Using the data below, output the first line and every line after it up to and including the line containing "const DEG = Math.PI / 180;", exactly as written and with nothing added.

* * * * * * * * *

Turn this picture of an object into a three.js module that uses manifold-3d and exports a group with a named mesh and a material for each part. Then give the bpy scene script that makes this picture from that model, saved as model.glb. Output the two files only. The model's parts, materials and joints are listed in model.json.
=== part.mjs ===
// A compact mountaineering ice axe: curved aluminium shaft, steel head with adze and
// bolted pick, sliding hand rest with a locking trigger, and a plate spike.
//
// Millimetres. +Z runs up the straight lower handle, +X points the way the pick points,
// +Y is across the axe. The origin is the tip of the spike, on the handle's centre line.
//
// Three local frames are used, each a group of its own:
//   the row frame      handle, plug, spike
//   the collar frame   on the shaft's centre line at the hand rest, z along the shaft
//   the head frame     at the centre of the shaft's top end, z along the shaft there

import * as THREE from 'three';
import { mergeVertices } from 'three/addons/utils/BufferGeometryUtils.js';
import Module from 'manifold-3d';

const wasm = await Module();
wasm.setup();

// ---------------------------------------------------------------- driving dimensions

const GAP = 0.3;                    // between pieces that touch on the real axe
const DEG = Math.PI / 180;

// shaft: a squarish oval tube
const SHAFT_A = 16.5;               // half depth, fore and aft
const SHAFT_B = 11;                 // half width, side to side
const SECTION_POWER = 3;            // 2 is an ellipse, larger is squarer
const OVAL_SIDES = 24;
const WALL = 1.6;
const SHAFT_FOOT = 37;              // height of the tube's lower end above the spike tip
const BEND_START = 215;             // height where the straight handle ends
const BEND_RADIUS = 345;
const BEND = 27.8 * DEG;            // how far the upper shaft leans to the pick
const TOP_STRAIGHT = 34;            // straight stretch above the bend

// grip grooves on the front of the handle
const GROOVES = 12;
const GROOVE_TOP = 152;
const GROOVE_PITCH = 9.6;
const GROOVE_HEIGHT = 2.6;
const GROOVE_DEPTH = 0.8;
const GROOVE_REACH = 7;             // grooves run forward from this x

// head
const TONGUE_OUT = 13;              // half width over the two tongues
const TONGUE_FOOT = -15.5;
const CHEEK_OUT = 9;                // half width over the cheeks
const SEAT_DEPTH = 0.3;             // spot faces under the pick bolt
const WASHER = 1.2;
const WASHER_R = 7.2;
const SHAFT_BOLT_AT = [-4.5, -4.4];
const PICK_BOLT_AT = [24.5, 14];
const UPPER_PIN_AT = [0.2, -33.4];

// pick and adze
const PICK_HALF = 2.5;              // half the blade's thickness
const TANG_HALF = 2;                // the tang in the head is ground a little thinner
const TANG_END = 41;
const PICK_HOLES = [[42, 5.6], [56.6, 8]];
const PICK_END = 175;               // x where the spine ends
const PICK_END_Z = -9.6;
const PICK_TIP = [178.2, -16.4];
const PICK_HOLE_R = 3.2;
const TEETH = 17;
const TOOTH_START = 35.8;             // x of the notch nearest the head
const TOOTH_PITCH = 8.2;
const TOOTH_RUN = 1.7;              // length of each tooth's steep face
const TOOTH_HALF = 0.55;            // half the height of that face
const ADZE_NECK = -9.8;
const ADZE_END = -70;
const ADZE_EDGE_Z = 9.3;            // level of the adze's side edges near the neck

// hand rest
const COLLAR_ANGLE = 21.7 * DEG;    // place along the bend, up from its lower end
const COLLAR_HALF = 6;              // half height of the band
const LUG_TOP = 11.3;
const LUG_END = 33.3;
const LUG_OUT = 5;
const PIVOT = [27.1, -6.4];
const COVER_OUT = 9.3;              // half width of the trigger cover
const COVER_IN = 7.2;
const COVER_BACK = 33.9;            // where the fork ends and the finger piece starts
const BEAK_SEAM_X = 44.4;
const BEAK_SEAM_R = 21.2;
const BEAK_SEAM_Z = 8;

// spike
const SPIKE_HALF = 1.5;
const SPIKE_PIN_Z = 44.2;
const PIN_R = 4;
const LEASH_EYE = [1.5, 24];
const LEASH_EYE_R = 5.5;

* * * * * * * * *

=== CORRECT ANSWER ===
Turn this picture of an object into a three.js module that uses manifold-3d and exports a group with a named mesh and a material for each part. Then give the bpy scene script that makes this picture from that model, saved as model.glb. Output the two files only. The model's parts, materials and joints are listed in model.json.
=== part.mjs ===
// A compact mountaineering ice axe: curved aluminium shaft, steel head with adze and
// bolted pick, sliding hand rest with a locking trigger, and a plate spike.
//
// Millimetres. +Z runs up the straight lower handle, +X points the way the pick points,
// +Y is across the axe. The origin is the tip of the spike, on the handle's centre line.
//
// Three local frames are used, each a group of its own:
//   the row frame      handle, plug, spike
//   the collar frame   on the shaft's centre line at the hand rest, z along the shaft
//   the head frame     at the centre of the shaft's top end, z along the shaft there

import * as THREE from 'three';
import { mergeVertices } from 'three/addons/utils/BufferGeometryUtils.js';
import Module from 'manifold-3d';

const wasm = await Module();
wasm.setup();

// ---------------------------------------------------------------- driving dimensions

const GAP = 0.3;                    // between pieces that touch on the real axe
const DEG = Math.PI / 180;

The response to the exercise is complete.